Barack Obama and Mitt Romney are both smart and accomplished individuals. That's why it is so disappointing that neither candidate has taken a truly responsible position when it comes to the nation's fiscal future.

That's not to say that both men haven't advanced some good ideas. Romney, for example, is pushing to limit federal spending, and he's showing political backbone in putting Social Security and Medicare reforms on the table. But Romney also signed the Americans for Tax Reform pledge to "oppose and veto any and all efforts to increase taxes." That is a huge mistake because we cannot possibly climb out of a federal financial hole totaling more than $65 trillion without raising additional revenue through comprehensive tax reform.

At the same time, of course, we need to cut spending by much more than has previously been proposed. But even as Romney calls for spending cuts, he has pledged to boost core defense spending despite the fact the Pentagon is already a bloated bureaucracy.

Romney also needs to provide much more detail about how he would achieve his spending cuts, while addressing the impact these cuts could have. For example, how would his proposed "premium support" model for Medicare affect the out-of-pocket cost for beneficiaries in the future?

For his part, President Obama has been willing to campaign for more tax revenue as well as stressing the need for government to make selected investments in areas such as infrastructure and basic research.
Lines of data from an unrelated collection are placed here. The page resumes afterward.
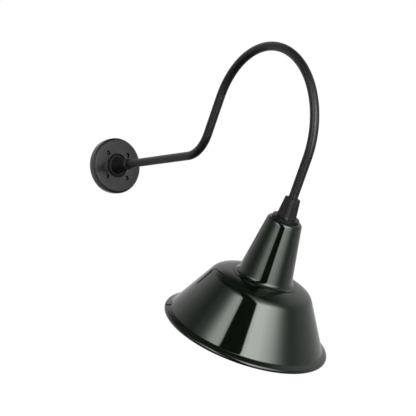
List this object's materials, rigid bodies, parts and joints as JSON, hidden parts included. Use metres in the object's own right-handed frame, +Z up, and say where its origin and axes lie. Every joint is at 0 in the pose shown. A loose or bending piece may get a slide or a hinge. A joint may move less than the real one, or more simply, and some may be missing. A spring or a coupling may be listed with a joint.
{
  "type": "gooseneck wall sconce",
  "caption": "Gooseneck wall lamp: round canopy, tube arm that runs out, arches over and comes down, and an enamelled bell shade with a tall neck.",
  "frame": {"origin": "on the wall plane, at the centre of the canopy gasket's back, which is also the centre of the two outlet-box slots", "axes": "+Y into the wall, -Y out of it along the straight run of the arm, +Z up; the arm and the shade's axis lie in the plane X = 0"},
  "size_m": [0.3552, 0.7541, 0.6916],
  "materials": {
    "plated_steel": "zinc-plated pressed steel",
    "green_steel": "green earthing screw",
    "black_rubber": "closed-cell black rubber",
    "coated_casting": "satin black powder coat on cast aluminium",
    "coated_tube": "satin black powder coat on steel tube",
    "dark_screw": "black oxide steel",
    "fibre": "red vulcanised fibre",
    "black_plastic": "moulded nylon",
    "black_insulation": "black wire insulation",
    "white_insulation": "white wire insulation",
    "green_insulation": "green wire insulation",
    "copper": "bare copper strand",
    "green_enamel": "high-gloss porcelain enamel, green-black outside and white inside, on sheet steel",
    "porcelain": "white glazed porcelain, opaque",
    "brass_plain": "plain brass",
    "brass_nickel": "nickel-plated rolled brass",
    "lamp_glass_white": "frosted white glass",
    "clear_glass": "clear glass",
    "filament": "tungsten wire",
    "black_insulator": "black vitreous insulator, opaque",
    "solder": "solder"
  },
  "bodies": {
    "wall_canopy": {"mounting_plate": "plated_steel", "weld_nuts": "plated_steel", "earth_screw": "green_steel", "wall_gasket": "black_rubber", "canopy": "coated_casting", "canopy_screws": "dark_screw", "hub_washer": "fibre"},
    "arm_and_shade": {"hub": "coated_casting", "hub_set_screw": "dark_screw", "spring_washer": "plated_steel", "hub_nut": "plated_steel", "arm_lock_collar": "coated_casting", "arm_tube": "coated_tube", "arm_bushing": "black_plastic", "wire_black": "black_insulation", "wire_white": "white_insulation", "wire_green": "green_insulation", "wire_ends": "copper", "fitter": "coated_casting", "fitter_set_screw": "dark_screw", "fitter_gasket": "black_rubber", "shade_lock_ring": "plated_steel", "earth_lug": "brass_plain", "earth_lug_screw": "green_steel", "shade_neck": "green_enamel", "shade_neck_foot": "green_enamel", "shade_skirt": "green_enamel", "lampholder_body": "porcelain", "lampholder_screws": "plated_steel", "terminal_plates": "brass_plain", "terminal_screws": "brass_plain", "lampholder_shell": "brass_nickel", "centre_contact": "brass_plain"},
    "lamp": {"lamp_glass": "lamp_glass_white", "lamp_stem": "clear_glass", "lamp_filament": "filament", "lamp_cap": "brass_nickel", "lamp_insulator": "black_insulator", "lamp_contact": "solder"}
  },
  "joints": [
    {"name": "arm_swivel", "type": "hinge", "parent": "wall_canopy", "child": "arm_and_shade", "pos_m": [0, 0, 0], "axis": [0, -1, 0], "range_deg": [-90, 90]},
    {"name": "lamp_unscrew", "type": "slide", "parent": "arm_and_shade", "child": "lamp", "axis": [0, 0.4633, -0.8862], "range_m": [0, 0.025]}
  ]
}
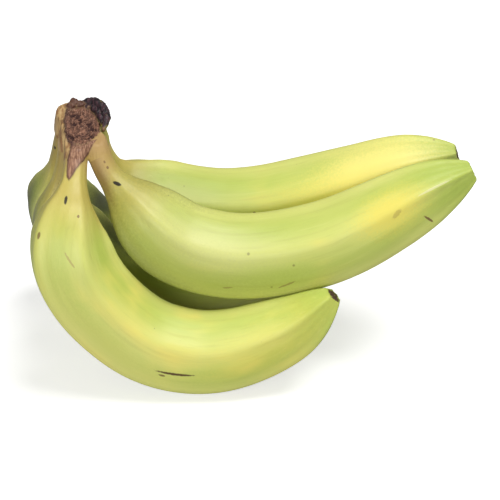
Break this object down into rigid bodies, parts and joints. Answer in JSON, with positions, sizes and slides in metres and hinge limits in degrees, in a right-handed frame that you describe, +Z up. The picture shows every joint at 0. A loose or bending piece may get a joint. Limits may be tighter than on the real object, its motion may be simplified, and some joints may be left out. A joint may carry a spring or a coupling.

These steps are in the right direction, but they need to be addressed as part of a comprehensive fiscal reform effort.

The president's proposals on tax fairness have focused too narrowly on the "Buffett rule," which seeks to get the wealthiest to pay their "fair share." He hasn't raised other important issues of tax fairness, such as this one: How is it that two people with roughly the same income can wind up paying very different amounts in taxes?

The answer lies in our colossal and complex federal tax code, which is filled with deductions, exclusions, credits and other "tax expenditures." These amount to back-door spending by the government, and they create huge inequities even as they drain the nation's treasury. What's needed is comprehensive tax reform that eliminates many of these deductions, or at least restructures them in ways that make common sense.

Moreover, while the president has proposed some spending cuts in defense and elsewhere, he hasn't gone far enough. I would advocate at least a 3-1 ratio of spending cuts to revenue increases.

The current generation of American elected officials is preparing to pass along the bill for its profligate spending to our children and grandchildren — a shameful shifting of the tax burden to people with little or no say in the matter. And what is by far the greatest chunk of our spending? Social Security and Medicare, which already account for more than $46 trillion in liabilities and unfunded promises. Yet the president's budget avoids major reforms to Medicare and does not address Social Security at all. Without action on those programs, we are on a direct path to a huge crisis.

My hope is that, as the presidential campaign unfolds, Obama and Romney will do something that would be truly radical for politicians: speak the full truth about the financial challenges the country faces and what it will take to solve them. They should devote at least one of their debates this fall solely to the nation's fiscal situation, with a format and moderators that will guarantee that substantive questions are posed and that the candidates are pressed for meaningful answers.

Voters in the United States want straight talk, strong leadership and sensible solutions. Anything less will put the nation's future and the American dream at risk. With so much at stake, the presidential candidates should ignore partisan pressures and put the welfare of the nation first.

David M. Walker is a former comptroller general of the United States and CEO of the Comeback America Initiative. He wrote this for the Los Angeles Times.